An employee holds cast bars of gold made by a company controlled by Polymetal.
An employee holds cast bars of gold made by a company controlled by Polymetal.

Sergei had for years been clinging to hope that his hometown of Sovetskaya Gavan, a once bustling port city in Russia's Far East, would soon see better days.

Sovetskaya Gavan had been home to ship construction and repair factories, a vibrant fishing industry, and military personnel of all stripes during Soviet times.

However, the factories closed and the military largely left with the fall of communism and the economic turbulence that followed.

The population of the greater Sovetskaya Gavan area has tumbled by a staggering 40 percent over the ensuing three decades to about 38,000 as well-paying jobs became hard to find.

But plans by Polymetal, one of Russia's largest gold producers, to build a $730 million plant on the outskirts of the city to process ore had raised some hopes of an economic turnaround.

Mayor Pavel Borovsky called the processing plant a launchpad for the city's future development.

The gold plant could have opened the door to further investments in the economically depressed city, including the expansion of the local power plant, Sovetskaya Gavan's largest employer. Ore processing consumes a large amount of energy.

It could have also helped build the case for the extension to Sovetskaya Gavan of the second leg of the Baikal-Amur rail line, the lack of which has kept some investors away, Sergei says.

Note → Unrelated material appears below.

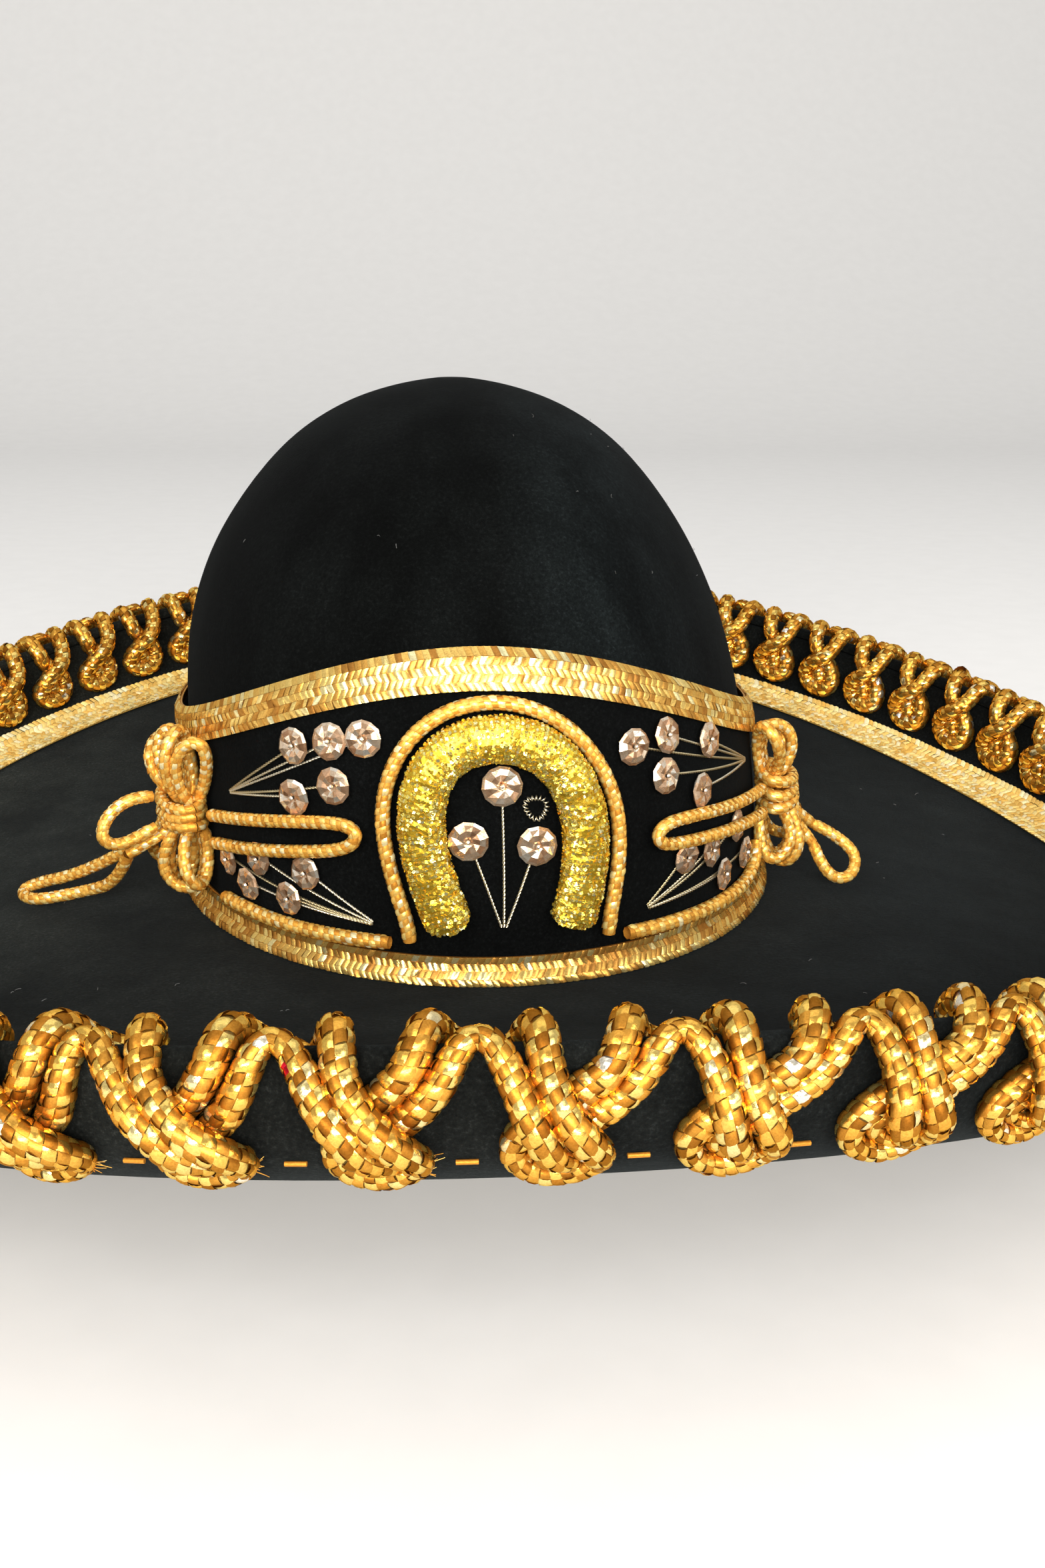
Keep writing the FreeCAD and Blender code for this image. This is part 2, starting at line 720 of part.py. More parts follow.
def rounded_route(name, corners, radius):
    # Straight runs joined by tangent arcs, swept with a round section
    points = [V(x, y, z + JUNCTION_Z) for x, y, z in corners]
    edges = []
    bends = []
    start = points[0]
    for before, corner, after in zip(points, points[1:], points[2:]):
        a = (before - corner)
        b = (after - corner)
        run = min(a.Length, b.Length)
        a = a.normalize()
        b = b.normalize()
        half_turn = (math.pi - a.getAngle(b)) / 2.0
        bend = 0.45 * run / math.tan(half_turn)
        bends.append(round(bend, 1))
        back = bend * math.tan(half_turn)
        p0 = corner + a * back
        p1 = corner + b * back
        inward = (a + b).normalize()
        centre = corner + inward * (bend / math.cos(half_turn))
        middle = centre - inward * bend
        edges.append(Part.makeLine(start, p0))
        edges.append(Part.Arc(p0, middle, p1).toShape())
        start = p1
    edges.append(Part.makeLine(start, points[-1]))
    wire = Part.Wire(edges)
    first = (points[1] - points[0]).normalize()
    ring = Part.Wire([Part.makeCircle(radius, points[0], first)])
    solid = wire.makePipeShell([ring], True, False)
    section = math.pi * radius * radius
    print(name, "arc radii", bends, "length", round(wire.Length, 1))
    print(name, "volume", round(solid.Volume, 1), "section by length", round(section * wire.Length, 1))
    return solid


# ---------------------------------------------------------------- stitches
def edge_stitches():
    dashes = []
    clear = LOOP_CLEAR / 250.0
    step = STITCH_STEP / 250.0
    long = STITCH_LONG / 250.0
    for unit in range(LACE_UNITS):
        start = lace_angle(unit) + clear
        room = lace_angle(unit + 1) - clear - start
        count = int((room + step - long) / step)
        if count < 1:
            continue
        first = start + (room - (count * step - (step - long))) / 2.0
        for k in range(count):
            psi = first + k * step
            a = lip_at(psi, STITCH_DROP, STITCH_R + 0.25)
            b = lip_at(psi + long, STITCH_DROP, STITCH_R + 0.25)
            dashes.append(Part.makeCylinder(STITCH_R, (b - a).Length, a, b - a))
    return Part.makeCompound(dashes)


def main():
    os.makedirs("parts", exist_ok=True)
    save(crown_shell(), "crown_shell")
    save(sweatband(), "sweatband")
    save(brim_under_cover(), "brim_under_cover")
    top = COVER + LAYER_GAP
    low = BRIM_THICK - COVER - LAYER_GAP
    save(brim_layer(top, low, -0.6), "brim_core")
    save(brim_layer(0.0, COVER, -0.4), "brim_top_cover")
    save(brim_braid_ring(), "brim_braid_ring")
    save(edge_stitches(), "edge_stitches")
    save(hat_band(), "hat_band")
    save(band_top_braid(), "band_top_braid")
    save(band_foot_braid(), "band_foot_braid")
    save(foot_cord(-1), "band_foot_cord_left")
    save(foot_cord(1), "band_foot_cord_right")
    save(horseshoe_cord(), "horseshoe_cord")
    save(horseshoe_pad(), "horseshoe_pad")
    save(curled_thread(), "curled_thread")
    for spray in SPRAYS:
        save(sequins(spray), "sequins_" + spray)
        save(stems(spray), "stems_" + spray)
    for name, side in (("left", -1), ("right", 1)):
        save(side_knot(side), name + "_knot")
    save(side_loop(-1), "left_side_loop")
    save(front_loop(LEFT_FRONT_LOOP), "left_front_loop")
    save(front_loop(RIGHT_FRONT_LOOP), "right_front_loop")
    for name, corners in (("left_free_loop", LEFT_FREE_LOOP), ("right_free_loop", RIGHT_FREE_LOOP)):
        save(rounded_route(name, corners, KNOT_R), name)
    for i, section in enumerate(lace_sections()):
        save(section, "rim_cord_" + str(i + 1))


main()
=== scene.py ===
import math

import bmesh
import bpy
import numpy as np
from mathutils import Matrix, Vector


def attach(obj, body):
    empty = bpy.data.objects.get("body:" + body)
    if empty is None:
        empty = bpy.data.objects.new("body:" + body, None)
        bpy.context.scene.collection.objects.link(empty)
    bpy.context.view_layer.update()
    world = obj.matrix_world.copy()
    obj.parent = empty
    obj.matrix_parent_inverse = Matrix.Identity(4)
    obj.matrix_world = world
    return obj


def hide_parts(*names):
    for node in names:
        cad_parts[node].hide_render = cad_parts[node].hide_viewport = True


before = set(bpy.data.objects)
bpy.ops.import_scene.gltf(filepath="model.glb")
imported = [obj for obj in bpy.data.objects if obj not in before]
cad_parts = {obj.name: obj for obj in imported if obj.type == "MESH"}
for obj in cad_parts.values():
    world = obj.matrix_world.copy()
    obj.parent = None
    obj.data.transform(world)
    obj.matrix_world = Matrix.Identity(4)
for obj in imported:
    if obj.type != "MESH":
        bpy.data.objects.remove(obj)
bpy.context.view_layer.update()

# ------------------------------------------------------------------ shape of the hat, mm
MM = 0.001
TURN = 2.0 * math.pi
JUNCTION_Z = 24.0
SADDLE = 20.0
CROWN_A = 88.5
CROWN_B = 103.0
CROWN_LEAN = -7.0
LEAN_HEIGHT = 110.0
CREASE_DEPTH = 2.6
CROWN_PROFILE = [
    (-4.8, 1.0), (8, 1.0), (25, 1.0), (53, 0.992), (75, 0.957), (88, 0.915), (100, 0.86),
    (110, 0.8), (121, 0.715), (131, 0.62), (139, 0.52), (146, 0.39), (150.5, 0.26), (153, 0.14),
]
BRIM_THICK = 5.0
LIP_TOP = 32.0
LIP_ARC = 2.5
LIP_PROFILE = [
    (229.0, 0.4), (233.5, 1.3), (237.5, 3.1), (241.3, 5.8), (244.3, 9.6), (246.0, 14.5),
    (246.8, 19.0), (247.2, 24.0), (247.3, 27.0),
]
BRIM_FLAT_R = 229.0
JOIN_R = 96.0              # about where the brim leaves the crown
RING_BRAID = (221.5, 236.5)
BAND_DEGREE = 1.59         # distance along the band for each degree round the crown
BAND_SIDE_TOP = 51.5
BAND_FRONT_RISE = 34.2
BAND_CURVE = 1.9
BAND_OUT = 1.9
BRAID_WIDE = 10.4
BRAID_THICK = 1.3
TRIM_R = 2.1
KNOT_R = 1.9
LACE_UNITS = 60
LACE_SHIFT = 1.214
LACE_PHASE = -0.138
LACE_PITCH = 36.7
LACE_R = 251.0             # radius at which the lacing's places along the rim are measured
FRONT_GROW = 0.87
SECTION_UNITS = (7, 8, 7, 8, 7, 8, 7, 8)
FIRST_UNIT = -3
CORD_FULL = 1.38           # the soft braided cord is fuller than its stiff middle
SLIM_LOOK = 0.86           # the visible cord thins less where the lacing crowds
RED_SPOT = (-53.0, -252.9, 73.8)   # one strip of the lacing is red
RED_REACH = 1.25
RED_TONE = 1.6             # tones above 1 are red
TAIL_PLACE = 7.2           # along the rim from a unit's middle to its thread ends
TAIL_DROP = 24.4
ARM_SPREAD = 0.15          # how much the lacing's soft arms spread at the front as they rise
SPREAD_MIDDLE = -0.09      # turn about which they spread, radians
SPREAD_FOOT = 20.0         # distance down the outside where the spread begins
INNER_SWELL = 0.16         # extra fullness of the loops that lie down the lip's inside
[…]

Now Western financial and technology sanctions imposed on Russia to punish the Kremlin for its unprovoked invasion of Ukraine have upended Polymetal's plans.

The gold company announced in April that it had "suspended indefinitely" plans to build the ore-processing plant in Sovetskaya Gavan and is now studying options to construct one in neighboring Kazakhstan.

"As soon as I found out that the plant would not be built, to be honest, I sat down in the evening, poured myself a shot, and decided: 'Stop living with dreams. It's time for us to leave,'" Sergei told RFE/RL's Siberia.Realities.

"We haven't been bombed, but we too have been destroyed," he said, referring to the war-driven sanctions.

Sergei says he will likely join the exodus from the city and move to Krasnodar in Russia's south, a popular destination for people leaving the Far East.

Mass Project Delays

Similar stories of dashed hope are playing out around Russia, especially in its Far East regions, as domestic companies scale back, delay, or cancel large-scale investment projects due to the financial and technology sanctions, while foreign companies simply leave.

Polymetal had planned to invest as much as $700 million in 2022, according to its February presentation to investors. Two months later, it cut that to $650 million.

Apart from suspending the Sovetskaya Gavan project, Polymetal announced that it would delay the construction of a $450 million gold project in Eastern Siberia by 12 to 18 months and a second ore-processing plant in the Far East by six months.

Russian metals, mining, and energy companies rely heavily on Western equipment and technology to build and operate plants, as well as to develop mines and energy fields, and they are struggling to get access to them amid harsh sanctions and Western firms' fear of doing any business with the country.

Russian imports have fallen by nearly half following the imposition of sanctions.

Polymetal management said it had become expensive and difficult to import equipment directly from Europe. Although the company is not under sanctions itself, Western transportation firms are refusing to deliver containers with equipment and spare parts to Russia, it said.

The gold miner must gather large volumes of documents to show it is not violating Western sanctions when buying equipment. The company said it had been forced to import Western equipment via China, which delays delivery by at least two months.

Polymetal said the trouble importing equipment forced it to delay development of its Eastern Siberian gold mine.

Steep Economic Decline

The sharp drop in imports necessary for investment projects is driving what may be Russia's steepest economic decline in three decades.

Russia's economic output could fall by as much as 7 percent this year and 10 percent next year, German Gref, the CEO of Sberbank, the country's largest lender, said at a state-sponsored business forum in June.

Russia has not experienced consecutive years of economic decline since the early 1990s.

The punishing sanctions are also forcing Russia to turn further to China for trade and investment. And while China has emerged as a major producer of equipment and high technology, the Kremlin can't look to it as a savior, experts say.

Not all Western equipment and technologies have analogues in China, meaning more projects could be indefinitely canceled.

"I have said more than once that China will not be able to replace all the equipment that we imported [from the West]," Natalia Zubarevich, a professor at Moscow State University, told RFE/RL.

"This is impossible, not because China will be afraid of secondary sanctions, but because, in principle, it cannot produce everything. It simply does not have the competencies for everything high-tech."

RFE/RL has been declared an "undesirable organization" by the Russian government.